The problem becomes more difficult when we recall that assholes rarely if ever fundamentally change. That is not to say they
cannot
change—a few, after all, do see the moral light. But it might seem unreasonable to
expect
them to change. It might be that we should see being an asshole as a kind of culturally induced mental handicap that society must simply accommodate and accept. Indeed, if society is chiefly responsible for the asshole’s plight, it may seem
especially
unfair that it consigns so many people to a condition from which there is only a slim chance of escape. The appropriate response to the asshole is not then indignation or resentment but sympathy—sympathy for a fellow person who is locked inside an egocentric cage.

While sympathy is a good quality, this is hard to swallow. No one, after all, is forcing the asshole to speak too loudly or abuse his position of power. He does these things of his own free will, of his own accord. Is he not then rightly to blame? Perhaps. But the question then is what exactly this “freedom of will” consists of. We haven’t defended our right to place blame until we’ve said what that could possibly mean.

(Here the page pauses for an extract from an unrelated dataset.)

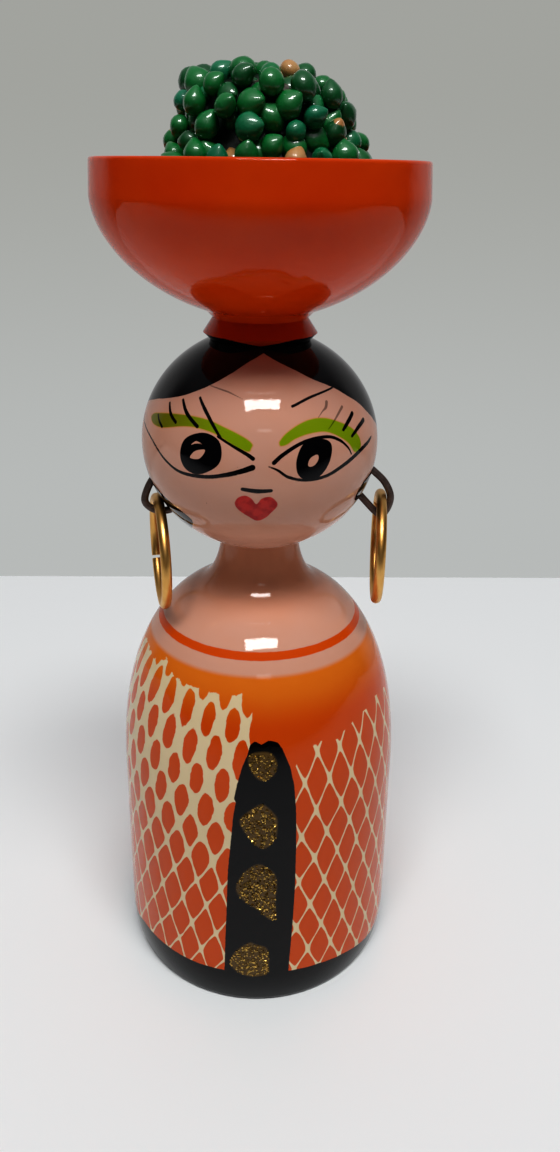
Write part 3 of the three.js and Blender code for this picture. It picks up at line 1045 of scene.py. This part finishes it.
def make_glue():
    """The glue that the seeds are set in, from the bowl's wall to the top of the heap. Its dark green is
    painted shade, for the shaded seeds deep in the gaps; its brown patches are glue.
    """
    outline = [(0.6, 150), (20, 152), (25.4, 156.5)]
    outline += [(max(radius - CORE_DEPTH, 0.6), RIM_Z + rise - 0.4) for radius, rise in SEED_RINGS]
    skin = Turned(resampled(outline, 1.2), np.arange(-180, 180, 4))
    points = np.array([leaned(point) for point in skin.points])
    make_piece("glue", points, skin.faces(), glue_and_shade_material())


def glue_and_shade_material():
    shader = new_shader("glue with painted shade between the seeds")
    # Painted shade in dark green, with patches of brown glue at random
    colour = shader.mix(shader.span(shader.noise(4, 3), 0.5, 0.7), GAP_SHADE_DARK, GLUE_BROWN)
    normal = shader.bump(shader.noise(1.5, 2), 0.15)
    return shader.finish(colour, normal, roughness=0.6, coat_weight=0.5, coat_roughness=0.25)


# Ears
def ear_direction(ear):
    turn = math.radians(ear["forward"])
    return np.array([ear["side"] * math.cos(turn), -math.sin(turn), 0])


def tube(line, radius, sides, closed_ends=True):
    """Points and faces of a round wire along a line of points."""
    line = np.array(line, float)
    ahead = np.gradient(line, axis=0)
    ahead /= np.linalg.norm(ahead, axis=1)[:, None]
    flat = np.cross(line[-1] - line[0], line[len(line) // 2] - line[0])
    flat /= np.linalg.norm(flat)
    across = np.cross(ahead, flat)
    turns = np.radians(np.arange(sides) * 360 / sides)[None, :, None]
    rings = line[:, None] + radius * (np.cos(turns) * flat + np.sin(turns) * across[:, None])
    row = np.arange(len(line) - 1)[:, None] * sides
    here = np.arange(sides)[None, :]
    after = (here + 1) % sides
    quads = np.stack([row + here, row + sides + here, row + sides + after, row + after], axis=-1)
    first = list(range(sides))
    last = [(len(line) - 1) * sides + index for index in first]
    return rings.reshape(-1, 3), [*quads.reshape(-1, 4).tolist(), first, last[::-1]]


def ear_wire_line(ear):
    out = ear_direction(ear)
    marks = [out * reach + (0, 0, height) for reach, height in ear["wire"]]
    return smooth_line(marks, steps=10)


def hoop_line(name, ear, steps=140):
    """The ring from one side of its split to the other, hung where the frame has it."""
    out = ear_direction(ear)
    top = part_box(f"hoop_earring_{name}")[1].z / MM - HOOP_WIRE_RADIUS
    centre = out * ear["hoop_reach"] + (0, 0, top - HOOP_RADIUS)
    front = np.cross((0, 0, 1), out) * -ear["side"]
    open_turn = HOOP_SPLIT / HOOP_RADIUS
    start = math.radians(ear["split_turn"]) + open_turn / 2
    turns = np.linspace(start, start + 2 * math.pi - open_turn, steps)[:, None]
    return centre + HOOP_RADIUS * (np.sin(turns) * front + np.cos(turns) * np.array([0, 0, 1]))


def wire_material():
    shader = new_shader("dark ear wire")
    colour = shader.mix(shader.noise(1.2, 3), WIRE_DARK, srgb(66, 54, 50))
    normal = shader.bump(shader.noise(0.5, 2), 0.03)
    return shader.finish(colour, normal, metallic=0.4, roughness=0.45)


def brass_material():
    shader = new_shader("satin brass")
    colour = shader.mix(shader.noise(3, 3), BRASS, srgb(206, 150, 78))
    normal = shader.bump(shader.noise(0.4, 2), 0.006)
    return shader.finish(colour, normal, metallic=1.0, roughness=0.38)


def make_ears():
    dark, brass = wire_material(), brass_material()
    for name, ear in EARS.items():
        points, faces = tube(ear_wire_line(ear), WIRE_RADIUS, 16)
        make_piece(f"bent_wire_{name}", points, faces, dark, [f"ear_wire_{name}"])
        points, faces = tube(hoop_line(name, ear), HOOP_WIRE_RADIUS, 24)
        make_piece(f"brass_hoop_{name}", points, faces, brass, [f"hoop_earring_{name}"])


# Stage: a pale floor in a pale room, a soft lamp for the light and two for the highlights. The
# floor has painted shade well in front of the doll, where only its reflections see it.
FLOOR_FRONT = -420
# Where the painted shade on the floor starts
FLOOR_SHADE_START = -130
FLOOR_BACK = 187
FLOOR_HALF_WIDTH = 1200
LAMPS = [
    {
        "name": "soft light", "azimuth": 5, "elevation": 67, "size": (1550, 560),
        "watts": 30, "gloss": False,
    },
    {
        "name": "highlight", "azimuth": 3, "elevation": 56.5, "size": (1150, 400),
        "watts": 29, "gloss": True,
    },
    {
        "name": "faint highlight", "azimuth": 5, "elevation": 30, "size": (480, 130),
        "watts": 0.4, "gloss": True,
    },
]
LAMP_DISTANCE = 2200
LAMP_AIM = (0, 0, 100)


def make_camera():
    pitch, yaw, roll = (math.radians(t) for t in (CAMERA_PITCH, CAMERA_YAW, CAMERA_ROLL))
    ahead = Vector((math.sin(yaw) * math.cos(pitch), math.cos(yaw) * math.cos(pitch), -math.sin(pitch)))
    right = Vector((math.cos(yaw), -math.sin(yaw), 0))
    up = right.cross(ahead)
    turned_right = math.cos(roll) * right + math.sin(roll) * up
    turned_up = math.cos(roll) * up - math.sin(roll) * right
    data = bpy.data.cameras.new("camera")
    data.lens = CAMERA_LENS
    data.sensor_width = SENSOR_WIDTH
    data.clip_start = 0.01
    camera = bpy.data.objects.new("camera", data)
    bpy.context.scene.collection.objects.link(camera)
    turn = Matrix([turned_right, turned_up, -ahead]).transposed()
    camera.matrix_world = Matrix.Translation(Vector(CAMERA_PLACE) * MM) @ turn.to_4x4()
    bpy.context.scene.camera = camera


def make_floor():
    corners = [
        (-FLOOR_HALF_WIDTH, FLOOR_FRONT, 0), (FLOOR_HALF_WIDTH, FLOOR_FRONT, 0),
        (FLOOR_HALF_WIDTH, FLOOR_BACK, 0), (-FLOOR_HALF_WIDTH, FLOOR_BACK, 0),
    ]
    mesh = bpy.data.meshes.new("floor")
    mesh.from_pydata((np.array(corners) * MM).tolist(), [], [(0, 1, 2, 3)])
    shader = new_shader("pale floor")
    parts = shader.node("ShaderNodeSeparateXYZ", {"Vector": shader.place()})
    # Painted shade: the floor's colour darkens from where its shade starts to its front edge
    near = shader.span(parts.outputs["Y"], FLOOR_SHADE_START * MM, FLOOR_FRONT * MM)
    colour = shader.mix(near, FLOOR_PALE, FLOOR_PAINTED_SHADE)
    mesh.materials.append(shader.finish(colour, roughness=0.45, specular_ior_level=0.3))
    floor = bpy.data.objects.new("floor", mesh)
    bpy.context.scene.collection.objects.link(floor)


def make_lamps():
    aim = Vector(LAMP_AIM) * MM
    for lamp in LAMPS:
        azimuth, elevation = math.radians(lamp["azimuth"]), math.radians(lamp["elevation"])
        away = Vector((
            math.sin(azimuth) * math.cos(elevation),
            -math.cos(azimuth) * math.cos(elevation),
            math.sin(elevation),
        ))
        data = bpy.data.lights.new(lamp["name"], "AREA")
        data.shape = "RECTANGLE"
        data.size, data.size_y = (side * MM for side in lamp["size"])
        data.energy = lamp["watts"]
        light = bpy.data.objects.new(lamp["name"], data)
        light.location = aim + away * LAMP_DISTANCE * MM
        light.rotation_euler = away.to_track_quat("Z", "Y").to_euler()
        light.visible_glossy = lamp["gloss"]
        light.visible_diffuse = not lamp["gloss"]
        bpy.context.scene.collection.objects.link(light)


def make_world():
    """Soft room light: a bright ceiling, a bright wall behind, and a dark room in front."""
    world = bpy.data.worlds.new("room")
    bpy.context.scene.world = world
    shader = Shader(world)
    direction = shader.node("ShaderNodeTexCoord").outputs["Generated"]
    parts = shader.node("ShaderNodeSeparateXYZ", {"Vector": direction})
    ceiling = shader.span(parts.outputs["Z"], 0.3, 0.75)
    wall = shader.span(parts.outputs["Y"], 0.3, 0.6)
    low = shader.mix(wall, (0.03, 0.03, 0.03, 1), (0.34, 0.34, 0.34, 1))
    light = shader.mix(ceiling, low, (0.2, 0.2, 0.21, 1))
    height = shader.span(parts.outputs["Z"], -0.35, 0.1)
    seen = shader.mix(height, (0.38, 0.39, 0.385, 1), (0.306, 0.31, 0.294, 1))
    camera_ray = shader.node("ShaderNodeLightPath").outputs["Is Camera Ray"]
    colour = shader.mix(camera_ray, light, seen)
    background = shader.node("ShaderNodeBackground", {"Color": colour, "Strength": 1.0})
    output = shader.node("ShaderNodeOutputWorld")
    shader.tree.links.new(background.outputs["Background"], output.inputs["Surface"])


bpy.context.scene.view_settings.view_transform = "Standard"
bpy.context.scene.view_settings.look = "High Contrast"
make_camera()
make_floor()
make_lamps()
make_world()
make_body()
make_head()
make_bowl()
make_seeds()
make_glue()
make_ears()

Here, then, is one traditional answer: assholes do indeed have full control over their actions, and they are properly blamed for how they choose to exercise it. You are to blame for killing someone with your car when you could have swerved out of the way or could have had your brakes checked. You are not to blame if the accident resulted from a car pileup that was
entirely out of your control. You had, or lacked, “full control” over those outcomes, in the sense required for you to count as morally responsible for them.

This view feels natural but also courts skepticism about moral responsibility in its own way. The assumption is still that the asshole is responsible for what he does
only if
what he does is fully in his control. But in what sense is anyone ever
fully
in control of what one does? The answer depends on what “fully” means. When the asshole speaks too loudly, he acts in character; he acts from the entrenched sense of entitlement that defines who he is. But, it may seem, the asshole is
fully
in control of his speaking too loudly only if he is
also
fully in control of his becoming that kind of person. Yet is any asshole really
fully in control of his having become an asshole
? Can we really say that every asshole we want to blame has somehow freely chosen his characterological fate from a position of full control over who he would finally become? This seems a stretch. Again, culture has a huge role. The cultural crosscurrents that drew a given asshole into his condition needn’t have
determined
his fate in order to have deprived him of “full control” over who he has in fact become. He could have simply been going with the cultural flow like almost everyone else. Maybe he even shaped his own process of development. Still, that won’t amount to his having had “full control” over the outcome. Who one becomes is generally not in one’s control in the way it is in my control, say, whether or not I raise my arm (with no one holding it down, etc.).
9

To press the point, we can ask: When would this free choice from a position of full control supposedly have occurred? Many assholes are teenagers who never grew up. But a
teenager
can hardly be said to have at some point stepped out of his egocentric predicament and cast a free vote in favor of staying or becoming an asshole instead of developing into a fully cooperative adult. More likely, the thought of doing things differently just didn’t occur to him. He went in the direction of defensiveness instead of personal growth mainly because this seemed to work out pretty well for him. He mostly got what he wanted out of this. Perhaps his surrounding culture didn’t send him strong competing messages, or even ushered him along the asshole’s path.